4 - Insular texts on the move: penance in Francia and England

Summary

In the last chapter we saw that some Irish monasteries opened up ways for the laity to atone for their sins. This applied mostly to serious sins such as killing someone or having sex with someone you were not allowed to have such relations with. For people with close links to a monastery, such as the lay tenants or supporters of monastic institutions, more guidelines helping them to lead a Christian life would be offered. Such guidelines were codified in texts we call penitentials that were written in Ireland and adjacent territories in Britain. We have seen that Columbanus probably took a file of such texts with him when he travelled to Francia, where these were collected and with some other material fitting the local situation turned into a text later known as Columbanus’s penitential. In England Cummean’s penitential was known as a ‘libellus scottorum’. This shows that Irish monks following the urge to leave their home country took penitential texts with them.

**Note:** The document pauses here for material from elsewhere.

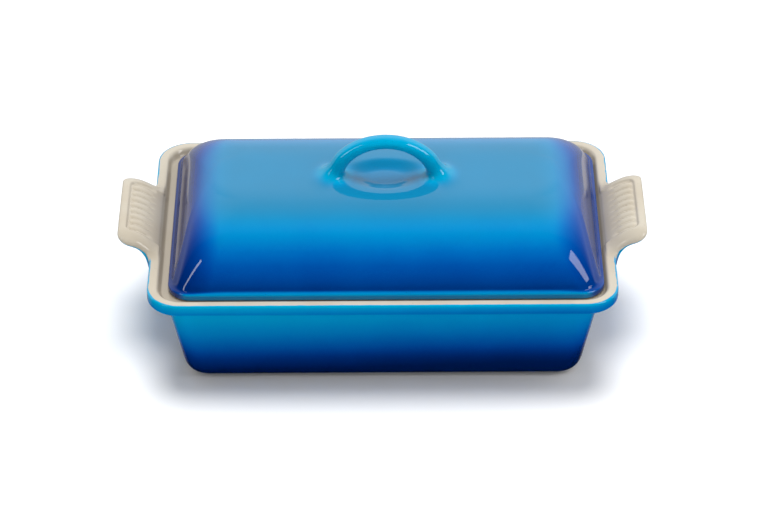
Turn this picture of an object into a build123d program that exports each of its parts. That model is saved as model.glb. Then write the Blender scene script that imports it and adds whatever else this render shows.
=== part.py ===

In Ireland the desire to leave your country for a peregrinatio, that is the ascetic practice of leaving your family and relatives to follow the way of Christ, was particularly strong. From the late seventh century onwards, English monks would follow in their wake. In travelling abroad Irish and Anglo-Saxon clerics seem to have taken penitential texts and attitudes with them, but had to adapt these to the new surrounding in which they found themselves. It is to the dissemination of insular penitential ideas and their adaptation to new circumstances that we shall now turn.